La comparaison avec d’autres élections dans lesquelles les « grands médias » avaient exercé une grande influence -comme dans celle de 1989, quand ils « créèrent » un candidat sans histoire comme Fernando Collor de Melo, était la preuve que quelque chose ne tournait pas rond. Pendant quelques semaines, l’argument du « peuple désinformé », du peuple « qui ne sait pas voter » fut en vigueur. Le peuple, dans le cas présent, serait la majorité la plus pauvre qui vote pour Lula. Selon le sondage de Datafolha des 18 et 19 septembre, parmi les familles dont le revenu ne dépasse pas deux salaires minimum (SMs), le président actuel atteint 57% d’intentions de vote, alors que dans les familles qui gagnent plus de dix salaires minimaux ce pourcentage tombe à 30%. Avec Alckmin, à nouveau les taux s’inversent. Dans les familles de plus de 10 SMs, 42% disent voter pour le candidat du PSDB, alors que dans les familles de moins de deux salaires minimaux l’indice tombe à 24%.

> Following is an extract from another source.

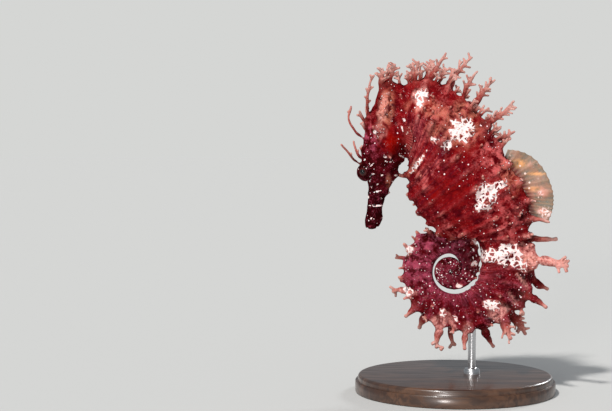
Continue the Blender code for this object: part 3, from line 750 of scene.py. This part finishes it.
def skinMarkings(obj):
    mesh = obj.data
    points = readNumbers(mesh.vertices, "co") / mm
    ring, around, stem, lid = (readValues(mesh, name) for name in ("ring", "around", "stem", "lid"))
    rest, wander = points - np.array(body["coil"]), noiseAt(points, markings["wander"], 7.0)
    values = {name: spotsOn(rest, ring, wander, name) for name in markings["spots"]}
    for name in markings["bodyOnly"]:
        values[name] *= 1 - 0.85 * smoothStep(0.2, 0.6, stem)
    values["dark"] = np.maximum(values["dark"], markings["lidShade"] * lid)
    values["maroon"] = np.interp(ring, *zip(*markings["maroon"]))
    back = smoothStep(2.5, 4.5, ring) * (1 - smoothStep(10, 12, ring)) * (1 - smoothStep(0.35, 0.6, around))
    values["dots"] = np.maximum(np.interp(ring, *zip(*markings["dots"])), 0.9 * back)
    for name, value in values.items():
        writeValues(mesh, name, value)


def feed(made, links):
    # gives a node's inputs, by name or number, a socket each or a plain value each
    for key, value in links.items():
        socket = made.inputs[key]
        if isinstance(value, bpy.types.NodeSocket):
            made.id_data.links.new(value, socket)
        else:
            socket.default_value = (*value, 1.0) if socket.type == "RGBA" else value


def node(tree, kind, links, **settings):
    made = tree.nodes.new("ShaderNode" + kind)
    for key, value in settings.items():
        setattr(made, key, value)
    feed(made, links)
    return made


def joined(operation, values, clamp=False):
    # puts values through one maths node after another; one of the first two is a socket
    made, *others = values
    for value in others:
        tree = (made if isinstance(made, bpy.types.NodeSocket) else value).id_data
        made = node(tree, "Math", {0: made, 1: value}, operation=operation, use_clamp=clamp).outputs[0]
    return made


def times(*values):
    return joined("MULTIPLY", values)


def plus(*values):
    return joined("ADD", values)


def less(*values, clamp=False):
    return joined("SUBTRACT", values, clamp)


def largest(*values):
    return joined("MAXIMUM", values)


def mixColour(factor, a, b):
    links = {0: factor, 6: a, 7: b}
    return node(factor.id_data, "Mix", links, data_type="RGBA").outputs[2]


def ramped(value, low, high, first=0.0, last=1.0):
    links = {"Value": value, "From Min": low, "From Max": high, "To Min": first, "To Max": last}
    return node(value.id_data, "MapRange", links, interpolation_type="SMOOTHSTEP").outputs["Result"]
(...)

Les discours perplexes des chroniqueurs de « grands médias » commencèrent à évoquer une dissociation de la population avec « l’opinion publique ». Pour les intellectuels et les analystes, cependant, ce groupe ne parvient pas à faire la distinction entre les opinions de ses propres canaux médiatiques et l’opinion de la population. « Les analystes politiques se sont toujours imaginé qu’ils forgent l’opinion. Ils aiment l’idée que leur opinion est celle qui, normalement, prévaudra. Ils pensent qu’ils sont l’opinion publique », dit le professeur de l’Université de Brasília Venício Lima, lors d’un débat sur le thème « Médias et Pouvoir » organisé par le Syndicat des Employés de Banque de Brasília la semaine passée. Lima a lancé récemment un livre sur le traitement par la presse de la crise politique née des dénonciations de l’ex-député Roberto Jefferson (PTB-RJ).

Sur son blog, le sociologue et chroniqueur de Carta Maior, Emir Sader, a durement critiqué la posture des chroniqueurs en rappelant que la force de Lula prend sa source dans l’ensemble des politiques mises en œuvre par le gouvernement. « Ils n’apprennent donc pas, ils ont rejeté la faute sur le peuple, dans l’espoir -comme a dit Lula- de dissoudre le peuple, de remplacer le peuple par un autre, celui de leurs rêves. Qui est cette presse, pour revendiquer cette mission de contrôler les gouvernements ? De quelle morale dispose-t-elle pour cela ? Qui leur a confié ce mandat ? Par le vote populaire, personne. Ils se revendiquent eux-mêmes ».

Dans une entrevue accordée au magazine Caros Amigos, le journaliste Franklin Martins, ex-commentateur politique de la TV Globo et actuellement sous contrat avec la TV Bandeirantes, tente d’expliquer la perte d’influence des médias en utilisant la théorie du « caillou dans le lac ». L’opinion de ce groupe de journalistes irradierait vers l’ensemble de la population leur vision des faits. Pour Martins, les premiers ricochets de la vague, pour employer la métaphore visuelle, ont cessé d’être les classes riches et moyennes pour devenir les classes C et D, plus directement affectées par les politiques gouvernementales et par la réduction de la misère et de la pauvreté. Selon le raisonnement du journaliste, non seulement il y a eu un déplacement, mais le vote des pauvres s’est mis à influencer celui de la classe moyenne, en référence à la progression de la candidature Lula dans ce segment. Pour Venício Lima, il serait plus correct d’utiliser la « théorie du miroir », selon laquelle les chroniqueurs des grands médias voyaient une telle identification entre ce qu’ils écrivaient et ce que pensait l’"opinion publique" qu’ils en venaient à imaginer que leurs analyses et leur ligne éditoriale n’étaient que le reflet de la position de la population.

Lima évalue cependant le scénario actuel à l’aide d’une autre référence : la « théorie de la cascade », de l’intellectuel italien Giovanni Sartori. Selon celle-ci, il existe un processus d’irradiation des idées des élites économiques et politiques, au-delà des médias, vers l’ensemble de la population. Mais à mesure que l’ « eau » descend, elle est « contaminée » par les différents niveaux de la cascade, une nouvelle métaphore pour expliquer le fait que la population interprète les idées dominantes selon ses valeurs. La théorie aiderait à expliquer comment les conditions de la population joueraient un rôle important dans la formation de l’opinion, mais pour Venício Lima, le phénomène de la candidature Lula représente quelque chose de « nouveau, qui reste encore à être mieux compris et expliqué ».